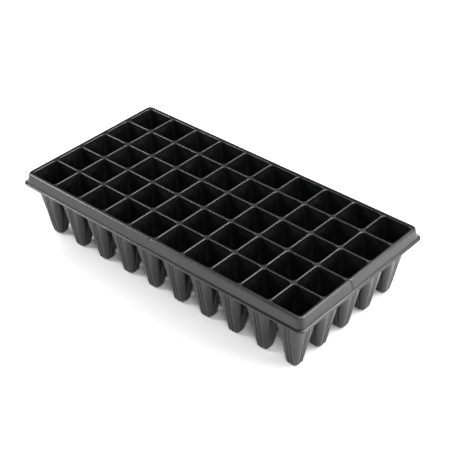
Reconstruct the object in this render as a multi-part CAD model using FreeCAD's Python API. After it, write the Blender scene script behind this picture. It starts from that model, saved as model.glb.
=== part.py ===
import FreeCAD, Part
import math
import os
from FreeCAD import Vector

# Deep plug tray with 50 cells, formed from one plastic sheet.
# Millimetres. +X runs along the long side, +Z is up, and the origin is the middle
# of the footprint, level with the feet of the cells. The sheet is divided into the
# zones that a grower would name: a flanged cell for each plant, the skirt that turns
# down round the deck, and the lip that flares out below the skirt. The zones meet
# face to face on the grid lines, so together they are the whole sheet.

# --- driving dimensions -------------------------------------------------------
LENGTH = 540.0          # over the lip, along X
WIDTH = 280.0           # over the lip, along Y
HEIGHT = 110.0          # from the feet to the top of the deck
COLUMNS = 10
ROWS = 5
PITCH = 52.0            # from cell to cell, the same both ways

SHEET = 1.2             # thickness at the deck, skirt and lip
CUP_WALL = 0.7          # the sheet is drawn thinner in the cells

# inside width of a cell at three depths below the deck: its walls are flat and steeper
# above the waist than below it
MOUTH_WIDTH = 48.0
WAIST_DEPTH = 66.0
WAIST_WIDTH = 33.0
FOOT_WIDTH = 16.4
CORNER_RADIUS = 7.0     # outside round of the corners above the waist
FOOT_ROUND = 6.0        # outside round of the corners and the foot below it

MOUTH_ROUND = 1.4       # rolled edge where the deck turns down into a cell
DRAIN_DIAMETER = 6.0

GROOVE_RADIUS = 1.7     # half-round grooves that guide the roots, two on each wall
GROOVE_DEPTH = 1.3
GROOVE_OFFSET = 2.6     # from the middle of the wall to the middle of a groove
GROOVE_TOP_DEPTH = 6.0  # below the deck

DECK_MARGIN = 3.4       # from the outermost grid line to the top of the skirt
DECK_ROUND = 2.2        # rolled edge from the deck to the skirt
DECK_RADIUS = 8.0       # plan radius of the skirt's corners, at the deck
SKIRT_DROP = 16.0       # from the top of the deck to the top of the lip
SKIRT_SPREAD = 3.4      # how far the skirt leans out over that drop
SKIRT_RADIUS = 9.0      # plan radius of the skirt's corners, at the lip
LIP_RADIUS = 10.0       # plan radius of the lip's corners
LIP_HEIGHT = 3.6        # from the top of the lip to the end of its turned-down edge
LIP_ROUND = 0.8         # rolled upper edge of the lip

# --- worked out from them -----------------------------------------------------
GRID_LENGTH = COLUMNS * PITCH
GRID_WIDTH = ROWS * PITCH
WAIST_HEIGHT = HEIGHT - WAIST_DEPTH
LIP_TOP = HEIGHT - SKIRT_DROP
PAST = 3.0              # how far a cutting tool runs past what it cuts
TINY = 0.01

Z_AXIS = Vector(0, 0, 1)
CENTRE = Vector(0, 0, 0)


def rounded_outline(length, width, radius, z):
    """Edges, in order, of a rectangle with round corners about the Z axis, at height z."""
    bulge = radius * (1.0 - math.sqrt(0.5))
    edges = []
    for turn in range(4):
        x, y = (length / 2.0, width / 2.0) if turn % 2 == 0 else (width / 2.0, length / 2.0)
        side = Part.LineSegment(Vector(x, radius - y, z), Vector(x, y - radius, z))
        corner = Part.Arc(
            Vector(x, y - radius, z),
            Vector(x - bulge, y - bulge, z),
            Vector(x - radius, y, z),
        )
        for curve in (side, corner):
            edge = curve.toShape()
            edge.rotate(CENTRE, Z_AXIS, 90.0 * turn)
            edges.append(edge)
    return edges


def flat_face(points):
    """Flat face inside a ring of points."""
    return Part.Face(Part.makePolygon(points + points[:1]))


def side_face(lower, upper):
    """Face between two matching edges: flat between straight ones, ruled between arcs."""
    if isinstance(lower.Curve, Part.Line):
        points = [lower.firstVertex().Point, lower.lastVertex().Point]
        points += [upper.lastVertex().Point, upper.firstVertex().Point]
        return flat_face(points)
    return Part.makeRuledSurface(lower, upper)


def tapered_block(outlines):
    """Solid through a stack of rounded outlines, closed by a flat face at each end."""
    faces = []
    for upper, lower in zip(outlines, outlines[1:]):
        for pair in zip(lower, upper):
            faces.append(side_face(*pair))
    for end in (outlines[0], outlines[-1]):
        faces.append(Part.Face(Part.Wire(end)))
    return Part.Solid(Part.Shell(faces))


def rounded_block(length, width, radius, bottom, top):
    """Upright solid with a rounded rectangle for its plan."""
    face = Part.Face(Part.Wire(rounded_outline(length, width, radius, bottom)))
    return face.extrude(Vector(0, 0, top - bottom))


def edges_at(shape, z):
    """Edges of a shape that lie flat at height z."""
    found = []
    for edge in shape.Edges:
        box = edge.BoundBox
        if max(abs(box.ZMin - z), abs(box.ZMax - z)) < TINY:
            found.append(edge)
    return found


# --- cells --------------------------------------------------------------------
def square_corners(width, z):
    """Corners, in order, of a square about the Z axis at height z."""
    half = width / 2.0
    places = ((-half, -half), (half, -half), (half, half), (-half, half))
    return [Vector(x, y, z) for x, y in places]


def pyramid(width, taper, bottom, radius, round_bottom):
    """Square block, so wide at the bottom and wider by taper for each mm up, with round corners."""
    lower = square_corners(width, bottom)
    upper = square_corners(width + taper * (HEIGHT - bottom), HEIGHT)
    faces = []
    for side in range(4):
        after = (side + 1) % 4
        faces.append(flat_face([lower[side], lower[after], upper[after], upper[side]]))
    block = Part.Solid(Part.Shell(faces + [flat_face(upper), flat_face(lower)]))
    edges = [edge for edge in block.Edges if edge.BoundBox.ZLength > TINY]
    if round_bottom:
        edges += edges_at(block, bottom)
    return block.makeFillet(radius, edges)


def cell_solid(offset, floor):
    """A cell as a solid block, set out by offset from its inside, down to floor."""
    upper_taper = (MOUTH_WIDTH - WAIST_WIDTH) / WAIST_DEPTH
    lower_taper = (WAIST_WIDTH - FOOT_WIDTH) / WAIST_HEIGHT
    upper_width = WAIST_WIDTH - upper_taper * (WAIST_HEIGHT - floor) + 2.0 * offset
    lower_width = FOOT_WIDTH + lower_taper * floor + 2.0 * offset
    inset = CUP_WALL - offset
    upper = pyramid(upper_width, upper_taper, floor, CORNER_RADIUS - inset, False)
    lower = pyramid(lower_width, lower_taper, floor, FOOT_ROUND - inset, True)
    return upper.common(lower)


def rod(start, end, radius, overrun):
    """Round bar from start to end, carried on past its end by overrun."""
    along = end - start
    return Part.makeCylinder(radius, along.Length + overrun, start, along)


def groove_tools(radius):
    """Round bars that lie in all the grooves of a cell, at the given bar radius."""
    stand_off = CUP_WALL + GROOVE_RADIUS - GROOVE_DEPTH
    mouth = Vector(MOUTH_WIDTH / 2.0 + stand_off, 0, HEIGHT)
    waist = Vector(WAIST_WIDTH / 2.0 + stand_off, 0, WAIST_HEIGHT)
    foot = Vector(FOOT_WIDTH / 2.0 + stand_off, 0, 0)
    top = mouth + (waist - mouth) * (GROOVE_TOP_DEPTH / WAIST_DEPTH)
    bars = [
        rod(top, waist, radius, PAST),
        rod(foot, waist, radius, PAST),
        Part.makeSphere(radius, top),
    ]
    tools = []
    for turn in range(4):
        for side in (-GROOVE_OFFSET, GROOVE_OFFSET):
            for bar in bars:
                tool = bar.copy()
                tool.translate(Vector(0, side, 0))
                tool.rotate(CENTRE, Z_AXIS, 90.0 * turn)
                tools.append(tool)
    return tools


def make_cell():
    """One cell with its share of the deck, centred on the Z axis."""
    outside = cell_solid(CUP_WALL, 0.0).cut(groove_tools(GROOVE_RADIUS))
    inside = cell_solid(0.0, CUP_WALL).cut(groove_tools(GROOVE_RADIUS + CUP_WALL))
    corner = Vector(-PITCH / 2.0, -PITCH / 2.0, HEIGHT - SHEET)
    deck = Part.makeBox(PITCH, PITCH, SHEET, corner)
    drain = Part.makeCylinder(DRAIN_DIAMETER / 2.0, 2.0 * PAST, Vector(0, 0, -PAST))
    cell = outside.fuse(deck).cut(inside).cut(drain).Solids[0]
    mouth_edges = []
    for edge in edges_at(cell, HEIGHT):
        if edge.BoundBox.DiagonalLength < PITCH - TINY:
            mouth_edges.append(edge)
    return cell.makeFillet(MOUTH_ROUND, mouth_edges)


# --- skirt and lip ------------------------------------------------------------
def skirt_block(inset, top, edge_round):
    """Solid inside the skirt's outer face, set in by inset, with a rolled top edge."""
    spread = 2.0 * (DECK_MARGIN - inset)
    lean = 2.0 * SKIRT_SPREAD * (HEIGHT - top) / SKIRT_DROP
    foot = spread + 2.0 * SKIRT_SPREAD
    upper = (GRID_LENGTH + spread + lean, GRID_WIDTH + spread + lean, DECK_RADIUS - inset, top)
    lower = (GRID_LENGTH + foot, GRID_WIDTH + foot, SKIRT_RADIUS - inset, LIP_TOP)
    block = tapered_block([rounded_outline(*upper), rounded_outline(*lower)])
    return block.makeFillet(edge_round, edges_at(block, top))


def make_skirt():
    """Deck border and skirt all the way round."""
    outside = skirt_block(0.0, HEIGHT, DECK_ROUND)
    inside = skirt_block(SHEET, HEIGHT - SHEET, DECK_ROUND - SHEET)
    corner = Vector(-GRID_LENGTH / 2.0, -GRID_WIDTH / 2.0, LIP_TOP - PAST)
    grid = Part.makeBox(GRID_LENGTH, GRID_WIDTH, SKIRT_DROP + 2.0 * PAST, corner)
    return outside.cut(inside).cut(grid)


def make_lip():
    """Flange and turned-down edge below the skirt, all the way round."""
    end = LIP_TOP - LIP_HEIGHT
    outside = rounded_block(LENGTH, WIDTH, LIP_RADIUS, end, LIP_TOP)
    outside = outside.makeFillet(LIP_ROUND, edges_at(outside, LIP_TOP))
    hollow = rounded_block(
        LENGTH - 2.0 * SHEET,
        WIDTH - 2.0 * SHEET,
        LIP_RADIUS - SHEET,
        end - PAST,
        LIP_TOP - SHEET,
    )
    reach = 2.0 * (DECK_MARGIN + SKIRT_SPREAD - SHEET)
    opening = rounded_block(
        GRID_LENGTH + reach,
        GRID_WIDTH + reach,
        SKIRT_RADIUS - SHEET,
        end - PAST,
        LIP_TOP + PAST,
    )
    return outside.cut(hollow).cut(opening)


def side_wedges():
    """Upright blocks that divide the rim into sides, mitred through the corners."""
    reach = LENGTH - GRID_LENGTH
    x = GRID_LENGTH / 2.0
    y = GRID_WIDTH / 2.0
    plans = {
        "front": ((-x, -y), (x, -y), (x + reach, -y - reach), (-x - reach, -y - reach)),
        "back": ((-x, y), (x, y), (x + reach, y + reach), (-x - reach, y + reach)),
        "left": ((-x, -y), (-x, y), (-x - reach, y + reach), (-x - reach, -y - reach)),
        "right": ((x, -y), (x, y), (x + reach, y + reach), (x + reach, -y - reach)),
    }
    wedges = {}
    for side, plan in plans.items():
        base = flat_face([Vector(px, py, 0) for px, py in plan])
        wedges[side] = base.extrude(Vector(0, 0, HEIGHT + PAST))
    return wedges


# --- writing ------------------------------------------------------------------
def write(name, shape):
    """Save one sub-part, which has to be a single sound solid."""
    solids = shape.Solids
    if len(solids) != 1 or not solids[0].isValid():
        raise ValueError(name + " is not one valid solid")
    solids[0].exportStep("parts/" + name + ".step")


def write_cells():
    """Cells in rows from the front and columns from the left."""
    cell = make_cell()
    for row in range(ROWS):
        for column in range(COLUMNS):
            copy = cell.copy()
            x = (column + 0.5) * PITCH - GRID_LENGTH / 2.0
            y = (row + 0.5) * PITCH - GRID_WIDTH / 2.0
            copy.translate(Vector(x, y, 0))
            write("cell_row%d_col%02d" % (row + 1, column + 1), copy)


def write_rim():
    """Skirt and lip, each as its four sides."""
    skirt = make_skirt()
    lip = make_lip()
    for side, wedge in side_wedges().items():
        write("skirt_" + side, skirt.common(wedge))
        write("lip_" + side, lip.common(wedge))


os.makedirs("parts", exist_ok=True)
write_cells()
write_rim()
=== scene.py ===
import math

import bpy
import numpy as np
from mathutils import Matrix, Vector


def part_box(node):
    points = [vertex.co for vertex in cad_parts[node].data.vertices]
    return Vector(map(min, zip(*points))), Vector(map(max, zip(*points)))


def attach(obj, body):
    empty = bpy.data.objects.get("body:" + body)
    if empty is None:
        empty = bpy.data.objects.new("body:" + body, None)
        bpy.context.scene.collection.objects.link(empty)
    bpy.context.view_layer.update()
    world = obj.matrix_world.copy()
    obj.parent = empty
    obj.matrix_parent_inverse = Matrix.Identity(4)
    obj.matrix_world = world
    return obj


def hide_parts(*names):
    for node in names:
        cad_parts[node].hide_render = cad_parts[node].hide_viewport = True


# Deep black plug tray: one formed sheet, built as patches of one continuous surface.
# Each cell and each side of the rim is such a patch, thickened into a closed piece that
# stands for the CAD node of the same name. Neighbouring patches meet on the grid lines
# with the same height and direction, so the joins don't show.
# Everything is in metres, in the frame of the CAD model: +X along the tray, +Z up.

MM = 0.001
TRAY_BODY = "root"

# --- cells: depths are measured down from the top of the deck ------------------
MOUTH_HALF = 24.6 * MM    # half the inside width, if the wall ran up to the deck
WALL_DRAFT = 0.104        # how fast the half width shrinks with depth
WALL_CURVE = 0.00045 / MM  # it also loses this much times the depth squared
MOUTH_RADIUS = 6.0 * MM   # inside corner radius at the mouth
BELLY_RADIUS = 9.4 * MM   # the same at its largest, at BELLY_DEPTH
FOOT_RADIUS = 4.0 * MM    # and at the level of the feet
BELLY_DEPTH = 62.0 * MM
DECK_SHEET = 1.2 * MM     # thickness of the deck and skirt
CUP_SHEET = 0.7 * MM      # the sheet is drawn thinner in the cells
CROWN_RADIUS = 1.3 * MM   # rolled edge where the deck turns down into a cell
FOOT_ROUND = 5.3 * MM     # inside round between the wall and the floor
DRAIN_RADIUS = 3.0 * MM
SOLE_TURN = 0.25          # how far the sole has turned from square to round at its edge
FACE_BULGE = 0.45 * MM    # how far a wall bellies out between its corners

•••

Exercise prompt: Please write out the material word for word from its first line through the line holding "PITCH = 52.0", including both, and no line past it.

Response to this exercise:
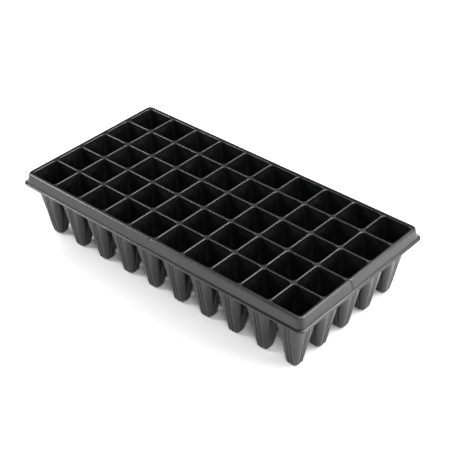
Reconstruct the object in this render as a multi-part CAD model using FreeCAD's Python API. After it, write the Blender scene script behind this picture. It starts from that model, saved as model.glb.
=== part.py ===
import FreeCAD, Part
import math
import os
from FreeCAD import Vector

# Deep plug tray with 50 cells, formed from one plastic sheet.
# Millimetres. +X runs along the long side, +Z is up, and the origin is the middle
# of the footprint, level with the feet of the cells. The sheet is divided into the
# zones that a grower would name: a flanged cell for each plant, the skirt that turns
# down round the deck, and the lip that flares out below the skirt. The zones meet
# face to face on the grid lines, so together they are the whole sheet.

# --- driving dimensions -------------------------------------------------------
LENGTH = 540.0          # over the lip, along X
WIDTH = 280.0           # over the lip, along Y
HEIGHT = 110.0          # from the feet to the top of the deck
COLUMNS = 10
ROWS = 5
PITCH = 52.0            # from cell to cell, the same both ways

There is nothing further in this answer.